Growth processes

How 4 CEOs launch their product internationally

Real strategies, frameworks, and insights from leaders who built Europe's fastest-growing products.

26/3/2026

In this special episode, I pulled together insights from 4 startup CEOs who all faced the same challenge at different moments of their journey: how do you take a product that works in one market and expand it internationally?

Across Danim, Formance, Lago, and Timeleft, the contexts are very different. One company expanded across Europe through real estate networks. Another followed revenue signals to North America. A third embedded itself inside the San Francisco tech ecosystem to build a global developer product. The fourth scaled a consumer product across hundreds of cities worldwide.

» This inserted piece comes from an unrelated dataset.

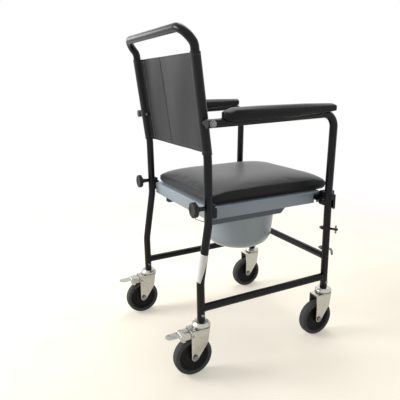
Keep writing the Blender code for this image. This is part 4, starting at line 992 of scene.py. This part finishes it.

Yet the underlying questions are strikingly similar. Where should you expand first? Do founders need to relocate? How should teams be structured across time zones? How much should the product change from one market to another?

Some founders expanded because partners pulled them into new countries. Others followed where revenue was already emerging. Others moved directly into global tech hubs. And some designed their product so it could scale globally from day one.

I broke down their experiences to extract concrete lessons for founders thinking about launching their product internationally.

Disclaimer: The organizational choices and technical solutions shared in this newsletter aren’t meant to be copied and pasted as-is. Always keep your company’s context in mind before adopting something that works elsewhere! 😊

Follow traction signals before designing an expansion plan

International expansion often looks strategic from the outside. In reality, it frequently begins with opportunistic traction rather than a carefully designed roadmap.

At Danim, the first international expansion came through an existing partner network. The company initially focused on France, selling its product to large real estate networks. After gaining strong adoption locally, one of these networks approached the team with a proposal: they also operated in Portugal and wanted to deploy the product there.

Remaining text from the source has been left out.